AIM: Can the data below be set down again exactly, line for line?

DATA SHOWN:
+++

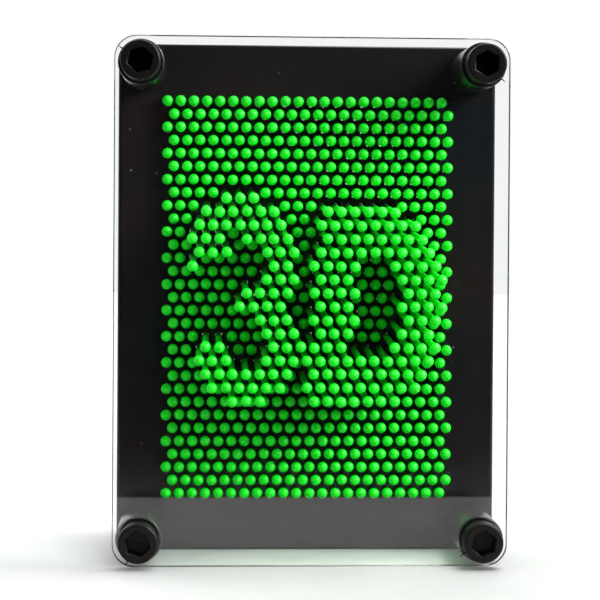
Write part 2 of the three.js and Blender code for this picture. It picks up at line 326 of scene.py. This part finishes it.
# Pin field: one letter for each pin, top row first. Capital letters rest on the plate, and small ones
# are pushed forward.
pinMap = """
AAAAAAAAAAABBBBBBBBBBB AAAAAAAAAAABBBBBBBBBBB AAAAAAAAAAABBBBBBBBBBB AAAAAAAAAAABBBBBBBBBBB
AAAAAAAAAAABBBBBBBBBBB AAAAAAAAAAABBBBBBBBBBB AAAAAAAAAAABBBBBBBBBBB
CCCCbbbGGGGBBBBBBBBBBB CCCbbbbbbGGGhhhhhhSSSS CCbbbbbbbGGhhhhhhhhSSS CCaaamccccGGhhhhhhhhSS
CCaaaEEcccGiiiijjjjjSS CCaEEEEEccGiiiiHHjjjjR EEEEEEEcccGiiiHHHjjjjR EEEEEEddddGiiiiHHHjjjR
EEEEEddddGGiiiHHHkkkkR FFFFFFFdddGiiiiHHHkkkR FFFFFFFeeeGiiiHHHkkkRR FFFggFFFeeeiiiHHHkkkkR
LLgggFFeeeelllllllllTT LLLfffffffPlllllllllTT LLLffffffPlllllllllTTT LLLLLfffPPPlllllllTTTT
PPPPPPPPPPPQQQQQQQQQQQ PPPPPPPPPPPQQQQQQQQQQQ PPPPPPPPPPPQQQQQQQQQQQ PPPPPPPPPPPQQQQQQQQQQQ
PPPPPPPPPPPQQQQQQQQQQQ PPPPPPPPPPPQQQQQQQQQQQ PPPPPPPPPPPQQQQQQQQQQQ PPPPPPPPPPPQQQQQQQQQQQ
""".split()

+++

PROBLEM SOLUTION:
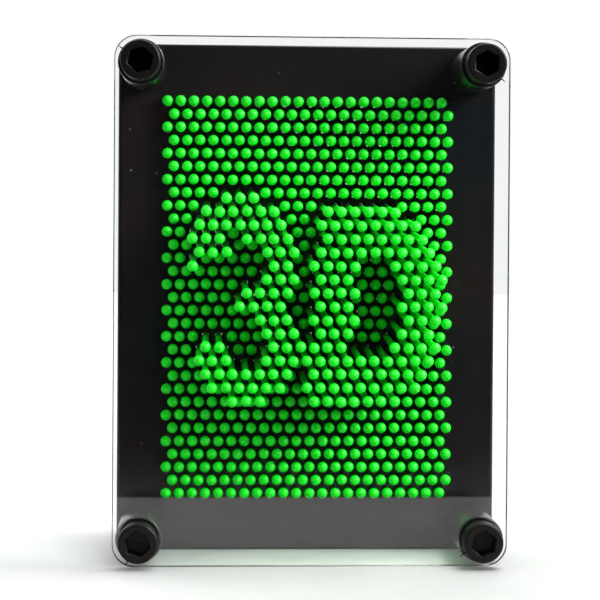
Write part 2 of the three.js and Blender code for this picture. It picks up at line 326 of scene.py. This part finishes it.
# Pin field: one letter for each pin, top row first. Capital letters rest on the plate, and small ones
# are pushed forward.
pinMap = """
AAAAAAAAAAABBBBBBBBBBB AAAAAAAAAAABBBBBBBBBBB AAAAAAAAAAABBBBBBBBBBB AAAAAAAAAAABBBBBBBBBBB
AAAAAAAAAAABBBBBBBBBBB AAAAAAAAAAABBBBBBBBBBB AAAAAAAAAAABBBBBBBBBBB
CCCCbbbGGGGBBBBBBBBBBB CCCbbbbbbGGGhhhhhhSSSS CCbbbbbbbGGhhhhhhhhSSS CCaaamccccGGhhhhhhhhSS
CCaaaEEcccGiiiijjjjjSS CCaEEEEEccGiiiiHHjjjjR EEEEEEEcccGiiiHHHjjjjR EEEEEEddddGiiiiHHHjjjR
EEEEEddddGGiiiHHHkkkkR FFFFFFFdddGiiiiHHHkkkR FFFFFFFeeeGiiiHHHkkkRR FFFggFFFeeeiiiHHHkkkkR
LLgggFFeeeelllllllllTT LLLfffffffPlllllllllTT LLLffffffPlllllllllTTT LLLLLfffPPPlllllllTTTT
PPPPPPPPPPPQQQQQQQQQQQ PPPPPPPPPPPQQQQQQQQQQQ PPPPPPPPPPPQQQQQQQQQQQ PPPPPPPPPPPQQQQQQQQQQQ
PPPPPPPPPPPQQQQQQQQQQQ PPPPPPPPPPPQQQQQQQQQQQ PPPPPPPPPPPQQQQQQQQQQQ PPPPPPPPPPPQQQQQQQQQQQ
""".split()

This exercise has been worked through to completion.